Now, let us find the mean and standard deviation of the probability distribution of the number of aces. We know that mean is given by
$E\left( x \right)=\mu =\sum\limits_{i=0}^{n}{{{x}_{i}}P\left( {{x}_{i}} \right)}$
Here, $n=3$ . Therefore, we can find the required mean as follows.
$\begin{aligned} & \Rightarrow \mu =0\times \dfrac{144}{169}+1\times \dfrac{24}{169}+2\times \dfrac{1}{169} \\\ & \Rightarrow \mu =0+0.142+0.118 \\\ & \Rightarrow \mu =0.26 \\\ \end{aligned}$
Now, let us find the standard deviation using the formula
$\sigma =\sqrt{\sum\limits_{i=0}^{n}{{{\left( {{x}_{i}}-\mu \right)}^{2}}P\left( {{x}_{i}} \right)}}$
$\begin{aligned} & \Rightarrow \sigma =\sqrt{{{\left( 0-0 \right)}^{2}}\times \dfrac{144}{169}+{{\left( 1-0.26 \right)}^{2}}\times \dfrac{24}{169}+{{\left( 2-0.26 \right)}^{2}}\times \dfrac{1}{169}} \\\ & \Rightarrow \sigma =\sqrt{0.077+0.179} \\\ & \Rightarrow \sigma =\sqrt{0.256} \\\ & \Rightarrow \sigma =0.505 \\\ \end{aligned}$
Hence the mean and standard deviation is 0.26 and 0.505 respectively.

Note: Students must know the number of aces, kings, queens, jack, diamond, heart and spheres in a deck of cards.

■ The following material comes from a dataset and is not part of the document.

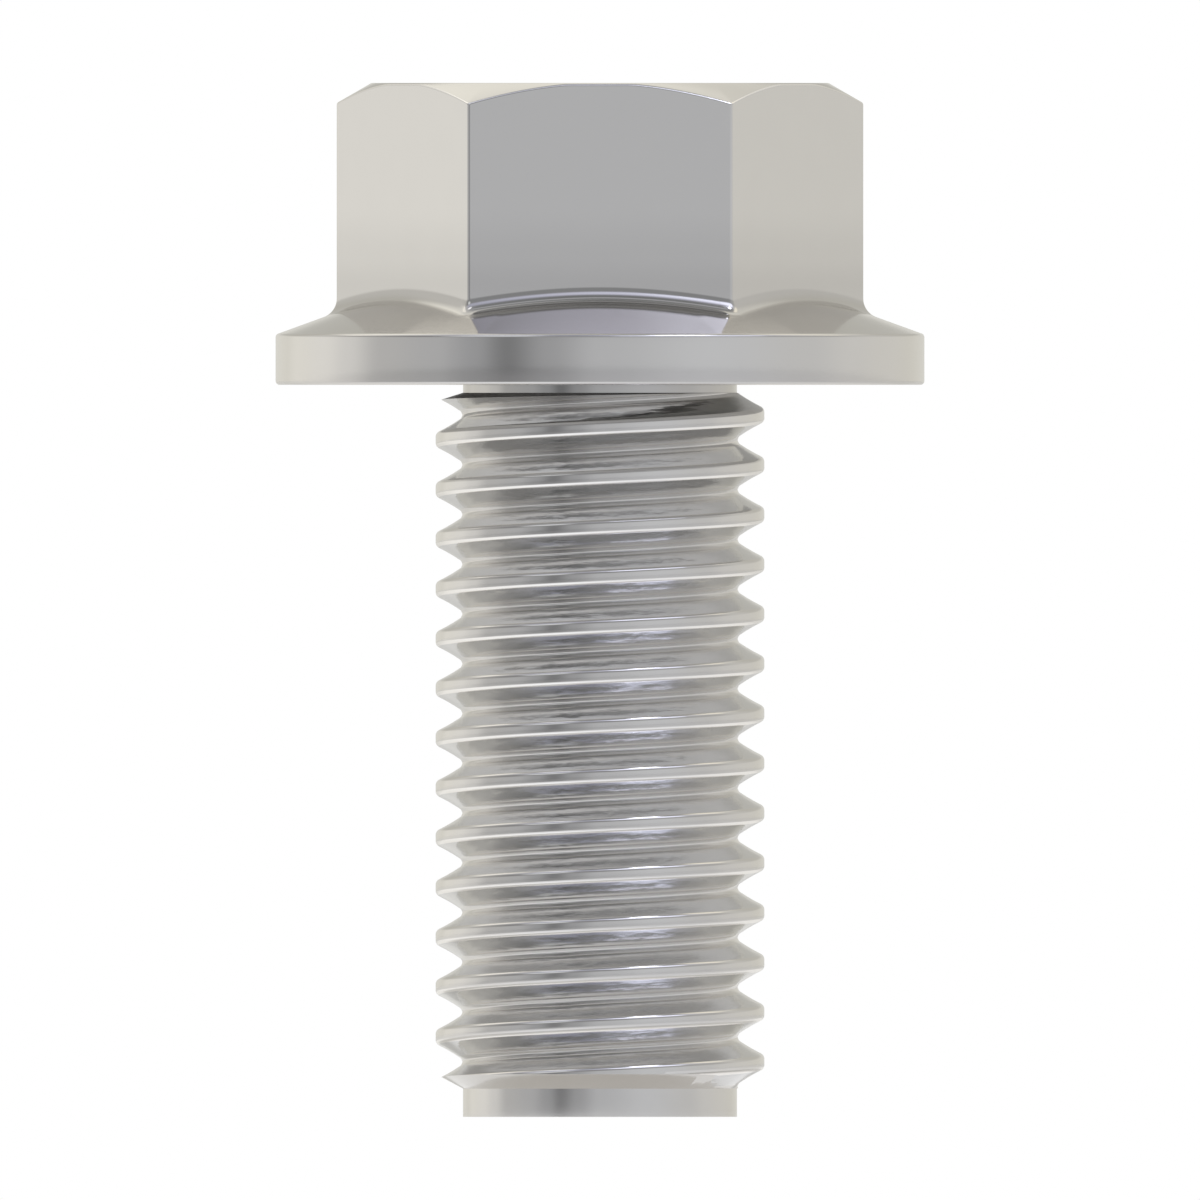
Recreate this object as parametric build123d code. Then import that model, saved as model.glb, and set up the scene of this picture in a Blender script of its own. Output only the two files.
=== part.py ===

They must carefully find the probability at $X=0,1,2$ since there can be a chance of making a mistake by adding the probabilities instead of multiplying. Students must be thorough with the formulas of mean, variance and standard deviation. They must note that standard deviation is the square root of variance.